1860. Le locataire est tenu de se conduire de manière à ne pas troubler la jouissance normale des autres locataires.
Il est tenu, envers le locateur et les autres locataires, de réparer le préjudice qui peut résulter de la violation de cette obligation, que cette violation soit due à son fait ou au fait des personnes auxquelles il permet l'usage du bien ou l'accès à celui-ci.
Le locateur peut, au cas de violation de cette obligation, demander la résiliation du bail.

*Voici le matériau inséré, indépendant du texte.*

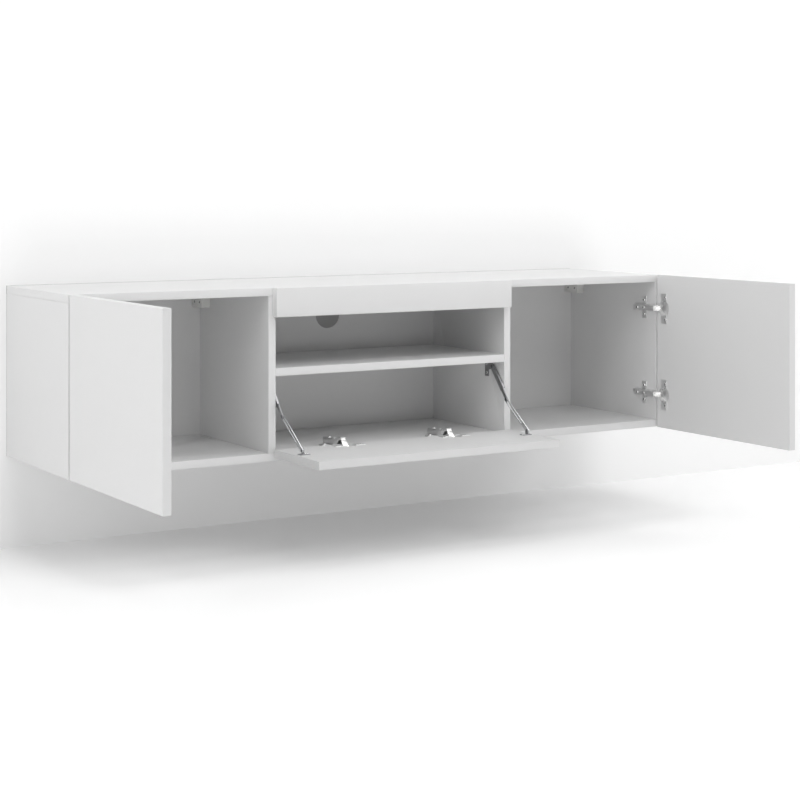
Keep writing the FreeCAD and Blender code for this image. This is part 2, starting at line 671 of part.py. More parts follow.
# ---------------------------------------------------------------- stays

class Stay:
    """One folding stay; across(d) is d away from the divider's inner face."""

    def __init__(self, hand):
        self.hand = hand
        self.sign = 1 if hand == "right" else -1
        self.along = FORWARD * self.sign

    def name(self, piece):
        """Node name of one piece of the stay."""
        return f"{self.hand}_stay_{piece}"

    def across(self, gap):
        """World X at a distance from the divider's inner face."""
        return f"({self.sign}) * ({BAY_HALF} - ({gap}))"

    def rotation(self, degrees=0.0):
        """Turn of a piece whose local X lies at an angle above the forward direction."""
        swing = FreeCAD.Rotation(X_AXIS * -1, degrees)
        x = swing.multVec(FORWARD) * self.sign
        y = swing.multVec(Z_AXIS)
        return turn(x, y)

    def x(self, text):
        """Local X of a distance along the piece."""
        return f"({self.sign}) * ({text})"


PIVOT_Y = "-depth + stay_pivot_back"
PIVOT_Z = "shelf_top - board - stay_pivot_drop"
FOOT_Y = "-depth - stay_foot_out"
FLAP_FACE = "(flap_axis_in + flap_axis_out - door_gap)"
FOOT_Z = f"{FLAP_FACE} + stay_foot_lift"


def stay_bracket(stay):
    """Bracket on the divider: a base plate and a stepped, tapering ear that carries the upper pin."""
    name = stay.name("bracket")
    body = doc.addObject("PartDesign::Body", name)
    rear, front_edge = "-bracket_back", "-bracket_back + bracket_width"
    base = sketch_in(body, "XY_Plane", f"{name}_base")
    top = "stay_pivot_drop - bracket_top_gap"
    rectangle(base, (stay.x(rear), f"{top} - bracket_height"), (stay.x(front_edge), top))
    pad(body, base, "stay_strip")
    step = sketch_in(body, "XY_Plane", f"{name}_step")
    rectangle(step, (stay.x(f"{front_edge} - stay_strip"), "-ear_root"), (stay.x(front_edge), "ear_root"))
    pad(body, step, "ear_gap + stay_strip")
    ear = sketch_in(body, "XY_Plane", f"{name}_ear", "ear_gap")
    root = stay.x(f"{front_edge} - stay_strip")
    outline(ear, [
        (root, "-ear_root"), (stay.x("0"), "-ear_half"), (stay.x("0"), "ear_half"), (root, "ear_root")])
    pad(body, ear, "stay_strip")
    nose = sketch_in(body, "XY_Plane", f"{name}_nose", "ear_gap")
    circle(nose, ("0", "0"), "ear_half")
    pad(body, nose, "stay_strip")
    pin = sketch_in(body, "XY_Plane", f"{name}_pin", "ear_gap")
    circle(pin, ("0", "0"), "stay_pin_radius")
    pad(body, pin, "upper_arm_gap - ear_gap + stay_pin_play")
    place(body, stay.across("0"), PIVOT_Y, PIVOT_Z, stay.rotation())
    node(name, body)


def stay_upper_arm(stay):
    """Upper arm: a tapered channel with a rivet through the lower arm's slot."""
    name = stay.name("upper_arm")
    body = doc.addObject("PartDesign::Body", name)
    wide, tip = "upper_arm_width / 2", "upper_arm_tip / 2"
    neck = "upper_arm_neck"
    taper_end = "upper_arm_neck + upper_arm_taper"
    web = sketch_in(body, "XY_Plane", f"{name}_web", "-stay_strip")
    end = f"upper_arm_length + {tip}"
    outline(web, [
        (stay.x(f"-{wide}"), f"-{wide}"), (stay.x(neck), f"-{wide}"), (stay.x(taper_end), f"-{tip}"),
        (stay.x(end), f"-{tip}"), (stay.x(end), tip), (stay.x(taper_end), tip),
        (stay.x(neck), wide), (stay.x(f"-{wide}"), wide)])
    pad(body, web, "stay_strip")
    for sign in (-1, 1):
        flange = sketch_in(body, "XY_Plane", f"{name}_flange_{'a' if sign < 0 else 'b'}", "-stay_strip")
        inner, outer = f"({sign}) * ({wide} - upper_arm_rim)", f"({sign}) * {wide}"
        rectangle(flange, (stay.x("upper_arm_width"), inner), (stay.x(neck), outer))
        pad(body, flange, "upper_arm_flange", backwards=True)
    rivet = sketch_in(body, "XY_Plane", f"{name}_rivet", "-stay_strip")
    circle(rivet, (stay.x("upper_arm_length"), "0"), "stay_pin_radius")
    pad(body, rivet, "stay_strip + lower_arm_gap - upper_arm_gap + 2 * stay_pin_play")
    bore = sketch_in(body, "XY_Plane", f"{name}_bore")
    circle(bore, ("0", "0"), "stay_pin_radius + stay_pin_play")
    pocket(body, bore, "2 * stay_strip")
    place(body, stay.across("upper_arm_gap"), PIVOT_Y, PIVOT_Z, stay.rotation(-value("upper_arm_angle")))
    node(name, body)


def stay_lower_arm(stay):
    """Lower arm: a flat strip with the long slot that the rivet slides in."""
    name = stay.name("lower_arm")
    body = doc.addObject("PartDesign::Body", name)
    strip = sketch_in(body, "XY_Plane", f"{name}_strip", "-stay_strip")
    start, end = ("0", "slot_end") if stay.sign == 1 else ("-slot_end", "0")
    stadium(strip, start, end, "lower_arm_width / 2")
    pad(body, strip, "stay_strip")
    slot = sketch_in(body, "XY_Plane", f"{name}_slot")
    start, end = ("slot_start", "slot_end") if stay.sign == 1 else ("-slot_end", "-slot_start")
    stadium(slot, start, end, "slot_half_width")
    pocket(body, slot, "2 * stay_strip")
    bore = sketch_in(body, "XY_Plane", f"{name}_bore")
    circle(bore, ("0", "0"), "stay_pin_radius + stay_pin_play")
    pocket(body, bore, "2 * stay_strip")
    place(body, stay.across("lower_arm_gap"), FOOT_Y, FOOT_Z, stay.rotation(180 - value("lower_arm_angle")))
    node(name, body)


def stay_foot(stay):
    """Flap bracket: a foot on the flap's inner face and an ear with the lower pin."""
    name = stay.name("foot")
    body = doc.addObject("PartDesign::Body", name)
    half = "foot_reach / 2"
    ear = sketch_in(body, "XY_Plane", f"{name}_ear")
    rectangle(ear, (stay.x("-ear_half"), "-stay_foot_lift"), (stay.x("ear_half"), "0"))
    pad(body, ear, "stay_strip")
    nose = sketch_in(body, "XY_Plane", f"{name}_nose")
    circle(nose, ("0", "0"), "ear_half")
    pad(body, nose, "stay_strip")
    foot = sketch_in(body, "XY_Plane", f"{name}_plate", "foot_side_gap - foot_gap")
    rectangle(foot, (stay.x(f"-{half}"), "-stay_foot_lift"), (stay.x(half), "-stay_foot_lift + stay_strip"))
    pad(body, foot, "foot_width")
    pin = sketch_in(body, "XY_Plane", f"{name}_pin")
    circle(pin, ("0", "0"), "stay_pin_radius")
    pad(body, pin, "foot_gap - lower_arm_gap + stay_strip + stay_pin_play", backwards=True)
    place(body, stay.across("foot_gap"), FOOT_Y, FOOT_Z, stay.rotation())
    node(name, body)


def make_stays():
    """Both folding stays."""
    for hand in ("left", "right"):
        stay = Stay(hand)
        stay_bracket(stay)
        stay_upper_arm(stay)
        stay_lower_arm(stay)
        stay_foot(stay)


def check_and_write():
    """Stop on any failed object or shape, then write one STEP file for each node."""
    doc.recompute()
    for item in doc.Objects:
        if "Invalid" in item.State or "Error" in item.State:
            raise ValueError(f"{item.Name} failed: {item.State}")
    for name, item in NODES.items():
        if item.Shape.isNull() or not item.Shape.isValid():
            raise ValueError(f"{name} has no valid shape")
    os.makedirs("parts", exist_ok=True)
    for name, item in NODES.items():
        item.Shape.exportStep(f"parts/{name}.step")
        print(f"{name}: {len(item.Shape.Solids)} solid(s), {item.Shape.Volume:.0f} mm3")


def main():
    """Build the console and write its pieces."""
    fill_sheet()
    for front in make_fronts():
        front_panel(front)
        make_hinges(front)
    make_stays()
    make_hangers()
    make_dowels()
    make_backs()
    make_carcass()
    check_and_write()


main()
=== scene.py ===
"""Looks of a wall-hung media console in white board, shown with its doors and flap open.

Every length is in metres in the console's own frame: X runs along the wall, Y points into the
wall, whose face is Y = 0, and Z is up from the underside of the console.
"""
import json
import logging
import math
from dataclasses import dataclass, field
from enum import Enum
from typing import Iterable, Sequence

import bmesh
import bpy
from mathutils import Matrix, Vector

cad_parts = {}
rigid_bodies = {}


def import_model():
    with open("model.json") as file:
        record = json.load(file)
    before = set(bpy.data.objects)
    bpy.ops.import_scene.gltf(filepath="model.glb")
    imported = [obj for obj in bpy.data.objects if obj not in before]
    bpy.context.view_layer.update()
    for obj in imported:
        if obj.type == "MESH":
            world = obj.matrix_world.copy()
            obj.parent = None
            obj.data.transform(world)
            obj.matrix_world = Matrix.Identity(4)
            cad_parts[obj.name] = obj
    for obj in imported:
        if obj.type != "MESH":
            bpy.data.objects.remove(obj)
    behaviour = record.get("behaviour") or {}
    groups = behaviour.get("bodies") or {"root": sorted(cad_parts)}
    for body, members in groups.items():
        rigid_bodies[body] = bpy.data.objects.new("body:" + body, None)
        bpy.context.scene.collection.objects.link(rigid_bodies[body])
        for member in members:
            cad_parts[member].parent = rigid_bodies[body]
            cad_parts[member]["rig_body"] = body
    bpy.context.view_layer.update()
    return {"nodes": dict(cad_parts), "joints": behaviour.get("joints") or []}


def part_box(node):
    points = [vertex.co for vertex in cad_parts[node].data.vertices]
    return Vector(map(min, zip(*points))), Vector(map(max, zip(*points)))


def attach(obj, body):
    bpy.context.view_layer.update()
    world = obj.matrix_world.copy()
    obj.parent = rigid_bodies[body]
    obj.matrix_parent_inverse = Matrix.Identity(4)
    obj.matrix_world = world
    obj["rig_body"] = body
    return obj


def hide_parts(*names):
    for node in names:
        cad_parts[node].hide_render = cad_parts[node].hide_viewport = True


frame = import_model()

LOG = logging.getLogger("media_console")

Colour = tuple[float, float, float]
Box = tuple[Vector, Vector]
Place = tuple[float, float, float]

SMOOTH_LIMIT = math.radians(35)
FLAT_LIMIT = math.radians(1)
WELD = 1e-6
NEAR = 1e-5
ROUND_EASE = 0.5
QUARTER_TURN = math.pi / 2
# Material index of faces painted near black as painted shade (insides of screw recesses)
PAINTED_SHADE_INDEX = 1
DEPTH_AXIS = 1
ENDS = (-1, 1)

RIGHTWARD = Vector((1, 0, 0))
WALLWARD = Vector((0, 1, 0))
UPWARD = Vector((0, 0, 1))


class Hand(Enum):
    """Side of the console, as the sign of X."""

    LEFT = -1
    RIGHT = 1

    @property
    def word(self) -> str:
        """Lower-case word for names of pieces."""
        return self.name.lower()


def reach(box: Box, direction: Vector) -> float:
    """How far a box reaches along a direction.

    Args:
        box: Lowest and highest corner.
        direction: Unit vector along an axis.

    Returns:
        The largest distance from the origin, along the direction.
    """
    low, high = box
    return sum(max(a * d, b * d) for a, b, d in zip(low, high, direction))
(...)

1863. L'inexécution d'une obligation par l'une des parties confère à l'autre le droit de demander, outre des dommages-intérêts, l'exécution en nature, dans les cas qui le permettent. Si l'inexécution lui cause à elle-même ou, s'agissant d'un bail immobilier, aux autres occupants, un préjudice sérieux, elle peut demander la résiliation du bail.

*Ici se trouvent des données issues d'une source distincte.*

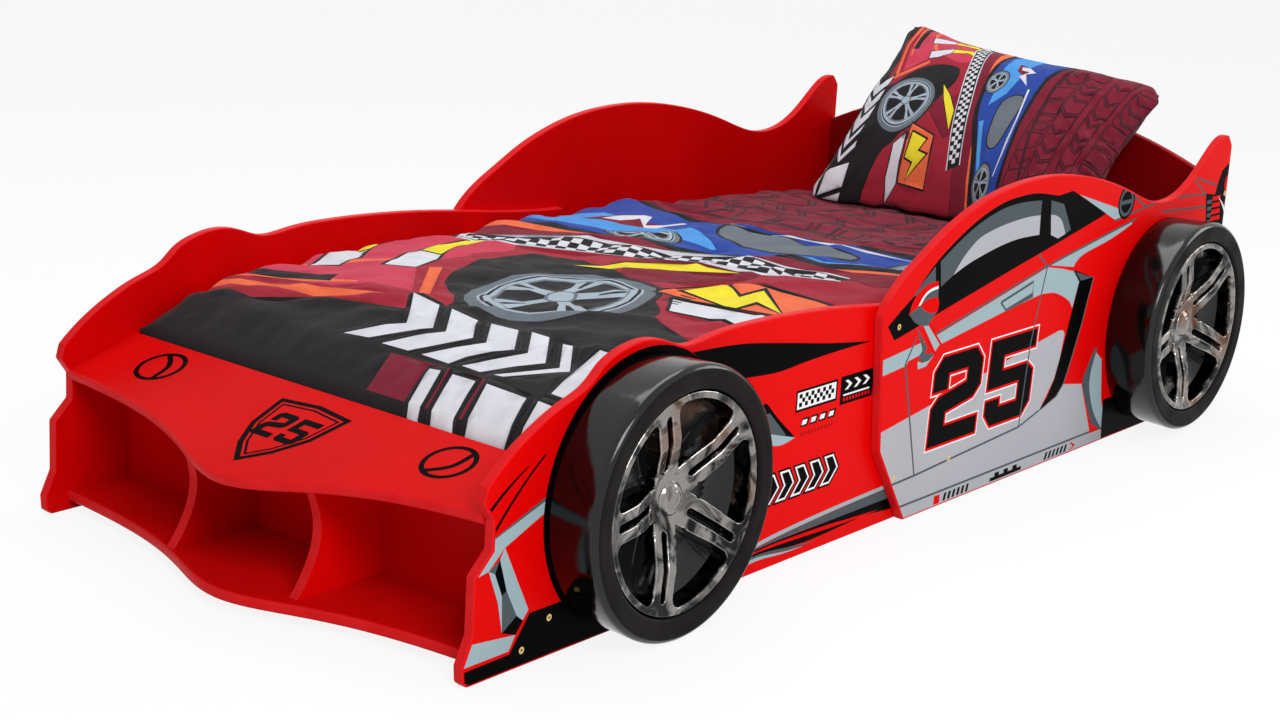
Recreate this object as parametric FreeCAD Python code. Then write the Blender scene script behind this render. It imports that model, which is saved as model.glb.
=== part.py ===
"""Children's car bed: painted board sides shaped like a racing car, a nose shelf, slats and bedding.

Units are millimetres. X runs from the nose (-X) to the head end (+X), Z is up, and the left side of
the car is at -Y. Lengths along the bed are first measured from the foot of the nose, and the origin
is in the middle of the whole object's footprint, on the floor. The wheels stand on the left side
only, since the right side stands against a wall.
"""
import math
import os

import FreeCAD
import Part

V = FreeCAD.Vector

# ---- driving dimensions -------------------------------------------------------------------------
board = 18.0                    # thickness of every painted board
side_length = 2224.0            # nose foot to the rear ends of the side boards
inner_width = 920.0             # clear width between the two front side boards
edge_round = 3.0                # softened edges of the boards
corner_round = 7.0              # corners of the side boards' outlines

# The side outlines are drawn in even steps: so many over the length, so many up to the wing.
length_step_count = 2224
wing_step_count = 433
front_board_end_step = 1250     # the front side boards stop here, inside the rear boards
door_foot_step = 1069           # lower front corner of a rear side board
door_kink_step = (976, 140)     # where its front edge turns upright
door_top_step = (953, 376)      # top of that edge
front_wheel_step = 360          # wheel centres
rear_wheel_step = 1956

arch_height = 556.0             # top of the cabin arch
fin_height = 563.0              # top of the tail fin
fin_dip = 456.0                 # hollow between the two
sill_height = 417.0             # top of the long low stretch behind the front wheel
wing_height = 433.0             # top of the bump over the front wheel

headboard_crown = 575.0         # top of the headboard's arch, in the middle
headboard_shoulder = 462.0      # its height at the side boards
headboard_foot = 60.0           # its lower edge

footboard_front = 166.0         # front face of the board behind the nose shelf
hood_rear_top = 278.0           # height of the hood's rear edge
hood_slope = 16.2               # degrees, falling towards the nose
nose_side_reach = 44.0          # front edge of the hood and the nose floor at the side boards
nose_bulge = 101.0              # how far their middle stands in front of that
nose_bulge_offset = -30.0       # the bulge's middle, seen across the bed
nose_bulge_width = 195.0        # from its middle to half its height
nose_floor_top = 34.0
nose_edge_round = 5.0
divider_offset = 140.0          # each divider's mid-plane from the middle
divider_top_front = 27.0        # front edge of a divider: top, waist and foot
divider_waist_front = 42.0
divider_foot_front = -2.0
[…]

L'inexécution confère, en outre, au locataire le droit de demander une diminution de loyer; lorsque le tribunal accorde une telle diminution de loyer, le locateur qui remédie au défaut a néanmoins le droit au rétablissement du loyer pour l'avenir. »
[6] De plus, aux termes du bail conclu, l’usage de la cigarette est interdit.
[7] Il appartient donc au locateur de démontrer, par prépondérance de preuve, que le locataire contrevient à ses obligations par sa conduite non diligente, en vertu de l'article
[8] Aussi, en la présente instance, doit-il établir que ce locataire a eu, au cours d'une certaine période, des comportements ou des attitudes qui, par leur répétition ou insistance, excèdent ou importunent gravement d'autres locataires de l'immeuble, troublant ainsi la jouissance normale à laquelle ils ont droit et leur causant, de ce fait, un préjudice sérieux.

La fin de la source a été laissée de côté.